Super Bowl Ads: Marketers are the Real MVP Once Again
The actual Super Bowl game was a dud. But for those casual fans sitting at the edge of their seat clamoring for this year’s crop of over the top ads; they weren’t disappointed. While many will wonder how companies can justify spending more than $5 million dollars for a 30 sec ad slot, but too often do we hear “well, at least the ads were good” or “I am just watching for the ads>” the Super Bowl has become synonymous with two things: eating as much greasy food as possible and debating who will be crowned the marketing king.
These are our top five ads from this year’s big game:
5. bubly: “Michael Bublé vs bubly”
Sparkling water has become a very crowded market recently. So how did bubly (a PepsiCo company) stand out from the likes of LaCroix and others? The answer is Michael Bublé. A debate between him and store patrons about the correct pronunciation of the beverage was a very fun way to introduce four new flavors to bubly’s offering.

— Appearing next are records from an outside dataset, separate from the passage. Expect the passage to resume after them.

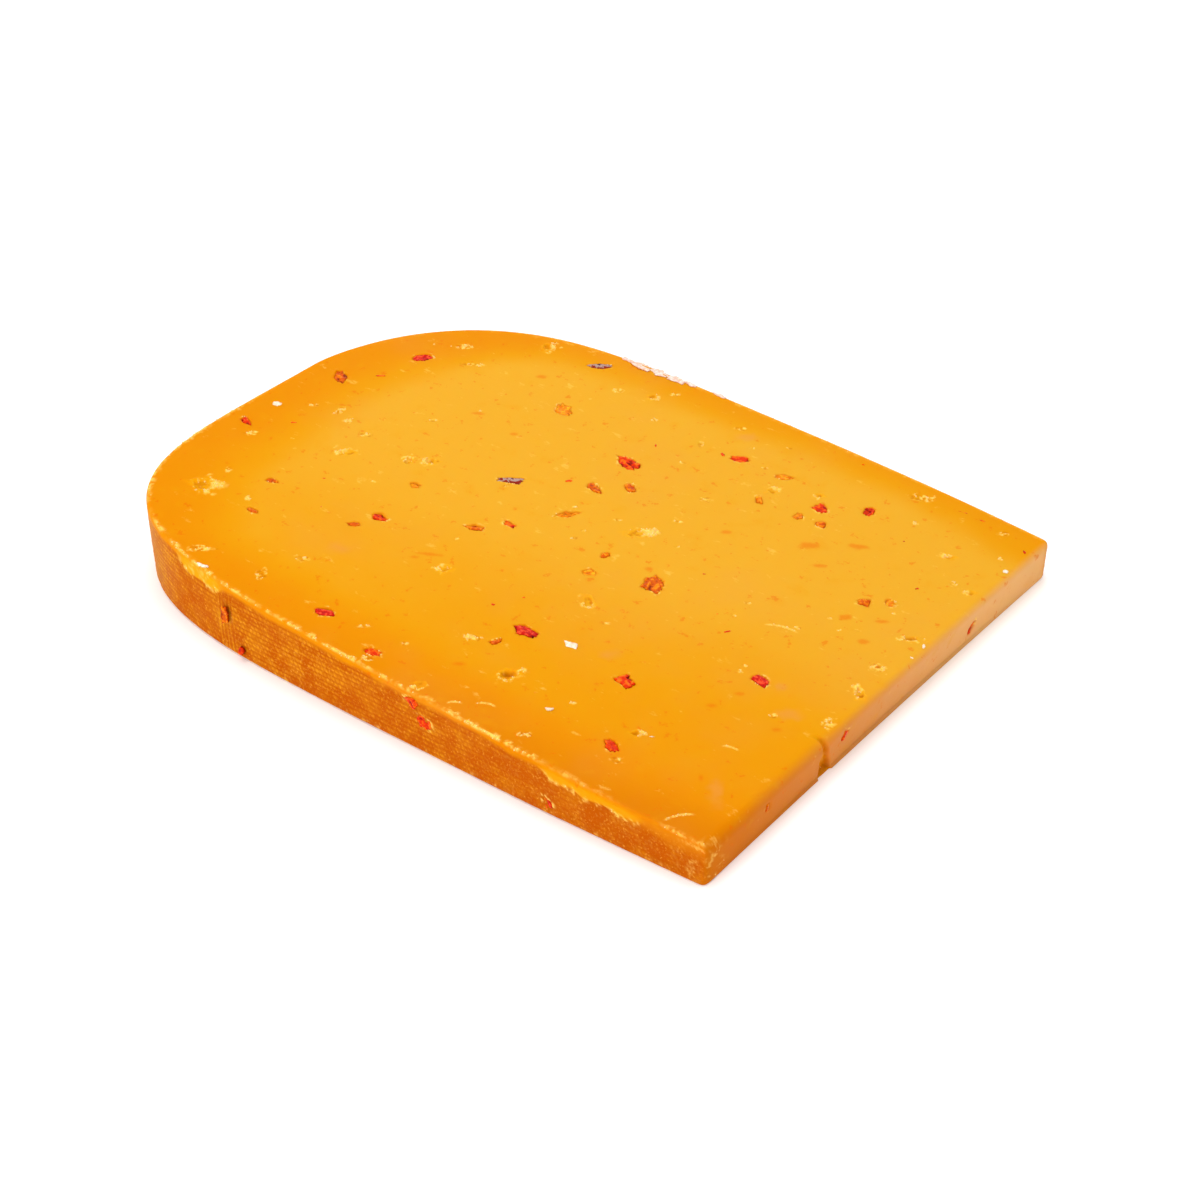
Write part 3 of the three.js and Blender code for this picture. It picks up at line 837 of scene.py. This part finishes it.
def build_cheese(material):
    """The whole wedge as one closed mesh: its wall, its upper face and its foot."""
    wall, wall_fields, starts, lowers = detailed_wall()
    rim = [start + low + ROLL_ROWS for start, low in zip(starts, lowers)]
    top, top_fields, top_triangles = detailed_top(wall[rim][:, :2])
    foot, foot_triangles = plain_foot(wall[starts][:, :2])
    top_index = rim + [len(wall) + i for i in range(len(top))]
    foot_index = list(starts) + [len(wall) + len(top) + i for i in range(len(foot))]
    faces = wall_faces(starts, lowers)
    faces += [tuple(top_index[i] for i in face) for face in top_triangles]
    faces += [tuple(foot_index[i] for i in reversed(face)) for face in foot_triangles]
    points = np.concatenate([wall, top, foot])
    points[:, 2] = np.maximum(points[:, 2], 0)
    cheese = new_object("fine_cheese", points, faces, material)
    for name in FIELDS:
        values = [wall_fields[name], top_fields[name], np.zeros(len(foot))]
        set_attribute(cheese, name, np.concatenate(values))
    # The paste's paleness, which holds a painted sheen and painted shade as well as its own deepening near
    # the rind.
    set_attribute(cheese, "pale", paleness_with_painted_light(points))
    settle(cheese, "cheese", "cheese_wedge")
    return cheese


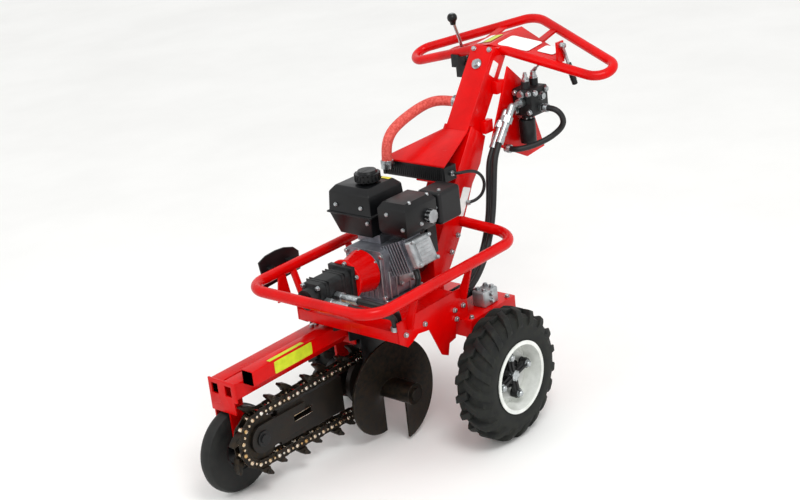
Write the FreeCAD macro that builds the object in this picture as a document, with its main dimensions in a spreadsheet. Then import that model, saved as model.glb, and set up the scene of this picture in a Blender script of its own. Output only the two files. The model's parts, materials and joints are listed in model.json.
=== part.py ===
import FreeCAD, Part
import Sketcher
import math
import os
import re
from types import SimpleNamespace

os.makedirs("parts", exist_ok=True)
doc = FreeCAD.newDocument("walk_behind_trencher")
V = FreeCAD.Vector

# A walk-behind hydraulic chain trencher. +X is forward, towards the boom and the nose wheel,
# +Y is the machine's left and +Z is up. Lengths are millimetres. Shapes are worked out with the
# drive axle at x = 0, and each finished piece is then moved by centre_shift.
SIZES = dict(
    tyre_radius=203, tyre_width=118, tyre_inner=243, bead_radius=104, rim_lip=113, rim_wall=3,
    hub_radius=36, axle_radius=16, motor_radius=40, run_clearance=0.05,
    nose_x=662, nose_radius=134, nose_width=50, nose_y=-200, nose_rim_radius=62, nose_pin=9,
    plate=6, deck_top=455, deck_front=345, deck_rear=29, side_y=202,
    rail_side=50, rail_bottom=318, rail_front=694, rail_rear=235, rail_wall=4, rail_gap=5,
    rail_left=-130, guard_side=46, guard_front=660, guard_bottom=358,
    head_x=190, head_z=170, head_pitch_radius=87, idler_x=648, idler_z=186,
    idler_pitch_radius=78, chain_y=-110, links=38, roller_radius=9, roller_width=20,
    link_height=28, link_plate=3, cutter_height=45, shaft_radius=19,
    auger_radius=158, auger_start=-60, auger_end=98, auger_core=34, flight=7,
    flight_low=-42, flight_high=57,
    boom_arm_y=-155, boom_arm=10, horn=60, lift_travel=55, pin_radius=8, slot_clearance=1.3,
    box_top=385, box_bottom=330, box_rear=-162, box_front=60, box_half=235,
    rail_height=570, rail_tube=16.5, hoop_front=493, hoop_rear=-196, hoop_half=248,
    hoop_corner=75, column_wide=86, column_deep=70, column_wall=4,
    bar_radius=15, bar_tip=408, bar_apex=-698, bar_top=1117, bar_corner_trim=8,
    crank_y=-30, crank_z=561, hose=19, sleeve=33, clamp_wall=3,
)

sheet = doc.addObject("Spreadsheet::Sheet", "Sizes")
for row, (alias, value) in enumerate(SIZES.items(), start=1):
    sheet.set("A%d" % row, alias)
    sheet.set("B%d" % row, str(value))
    sheet.setAlias("B%d" % row, alias)
nose_reach = SIZES["nose_x"] + SIZES["nose_radius"]
bar_reach = SIZES["bar_apex"] - SIZES["bar_radius"]
last = len(SIZES) + 1
sheet.set("A%d" % last, "centre_shift")
sheet.set("B%d" % last, str(-(nose_reach + bar_reach) / 2))
sheet.setAlias("B%d" % last, "centre_shift")
doc.recompute()
S = SimpleNamespace(**SIZES, centre_shift=-(nose_reach + bar_reach) / 2)
NODES = []


def bind(thing, prop, formula):
    """Bind a property to a formula of the sheet's named sizes."""
    def word(found):
        return "Sizes." + found.group() if found.group() in vars(S) else found.group()
    thing.setExpression(prop, re.sub(r"[A-Za-z_]\w*", word, str(formula)))


def box(x0, x1, y0, y1, z0, z1):
    """A block between two corners, each side a formula."""
    block = doc.addObject("Part::Box", "block")
    for prop, low, high in (("Length", x0, x1), ("Width", y0, y1), ("Height", z0, z1)):
        bind(block, prop, "(%s) - (%s)" % (high, low))
    for prop, low in (("x", x0), ("y", y0), ("z", z0)):
        bind(block, "Placement.Base." + prop, low)
    return block


TURNS = {"x": (V(0, 1, 0), 90), "y": (V(1, 0, 0), -90), "z": (V(0, 0, 1), 0)}


def rod(axis, low, high, first, second, radius):
    """A cylinder along an axis; first and second are its place on the other two axes, in order."""
    round_bar = doc.addObject("Part::Cylinder", "bar")
    bind(round_bar, "Radius", radius)
    bind(round_bar, "Height", "(%s) - (%s)" % (high, low))
    round_bar.Placement = FreeCAD.Placement(V(), FreeCAD.Rotation(*TURNS[axis]))
    places = [first, second]
    places.insert("xyz".index(axis), low)
    for prop, place in zip("xyz", places):
        bind(round_bar, "Placement.Base." + prop, place)
    return round_bar


def fuse(*pieces):
    joined = doc.addObject("Part::MultiFuse", "joined")
    joined.Shapes = list(pieces)
    return joined


def cut(base, *tools):
    result = doc.addObject("Part::Cut", "cut")
    result.Base = base
    result.Tool = tools[0] if len(tools) == 1 else fuse(*tools)
    return result


def solid(shape):
    """A piece whose shape is worked out here, because no feature makes it."""
    feature = doc.addObject("Part::Feature", "shape")
    feature.Shape = shape
    return feature


def node(label, *pieces):
    """Name a finished piece, or a group of separate solids, and move it to the part's frame."""
    group = doc.addObject("Part::Compound", "node")
    group.Links = list(pieces)
    group.Label = label
    bind(group, "Placement.Base.x", "centre_shift")
    NODES.append(group)
    return group


def body_node(label, body, y):
    body.Label = label
    bind(body, "Placement.Base.x", "centre_shift")
    bind(body, "Placement.Base.y", y)
    NODES.append(body)


def sketch_of(body, role, points):
    """A closed outline of straight sides on one of the body's own planes."""
    sketch = body.newObject("Sketcher::SketchObject", "outline")
    plane = [f for f in body.Origin.OriginFeatures if f.Role == role][0]
    sketch.AttachmentSupport = [(plane, "")]
    sketch.MapMode = "FlatFace"
    ends = [V(a, b, 0) for a, b in points]
    for start, end in zip(ends, ends[1:] + ends[:1]):
        sketch.addGeometry(Part.LineSegment(start, end), False)
    count = len(ends)
    for index in range(count):
        sketch.addConstraint(Sketcher.Constraint("Coincident", index, 2, (index + 1) % count, 1))
    for index in range(count):
        sketch.addConstraint(Sketcher.Constraint("Block", index))
    return sketch


def plate_body(name, points, thickness):
    """A flat plate: an outline of (x, z) points padded towards -Y."""
    body = doc.addObject("PartDesign::Body", name)
    sketch = sketch_of(body, "XZ_Plane", points)
    pad = body.newObject("PartDesign::Pad", "pad")
    pad.Profile = sketch
    bind(pad, "Length", thickness)
    body.Tip = pad
    return body


def turned_body(name, points, z):
    """A turned piece about a Y axis at height z: an outline of (radius, y) points."""
    body = doc.addObject("PartDesign::Body", name)
    sketch = sketch_of(body, "XY_Plane", points)
    turn = body.newObject("PartDesign::Revolution", "turn")
    turn.Profile = sketch
    turn.ReferenceAxis = (sketch, ["V_Axis"])
    turn.Angle = 360
    body.Tip = turn
    bind(body, "Placement.Base.z", z)
    return body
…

4. Bud Light: “Special Delivery”
This year, Bud Light decided to call out their competition directly. In what is being called one of advertising’s best diss tracks, Bud Light specifically calls out both Miller Light and Coors Light for using corn syrup in their brewing process. Shots have certainly been fired as health consciousness has become a hot button focus food and beverage brands. The light beer war continues, we can’t wait to see how it unfolds.
3. Amazon: “Not Everything Makes the Cut”
Self-deprecation was used quite well in this ad. Amazon pokes fun at themselves and everyone else trying to integrate everything under the sun with Alexa, giving us a glimpse into “failed products.” The real winner of this ad is however Harrison Ford and his gravy-loving pup.
2. T-Mobile: “Dad?!”
A big shout out to T-Mobile who had several great commercials, a couple of them even being accompanied by with free Taco Bell and Lyft rides for everyone. It was hard to choose the best of their ad’s, but this one got the biggest laugh. T-Mobile appealed to millennials, who in one way or another have all experienced the challenges of explaining technology to their parents.
1. Washington Post: “Democracy Dies in Darkness”
In its first Super Bowl ad ever, The Washington Post celebrated the important role journalists play in society, and the risks they take to do so. More than a minute long it is narrated by America’s Dad, Tom Hanks. It shows footage of major world events since World War II as well as images of three journalists who have been killed or kidnapped in the course of their work, Austin Tice, Jamal Khashoggi, and Marie Colvin. In a sea of comedy to distract us from reality, The Washington post made a profound message on the current state of affairs.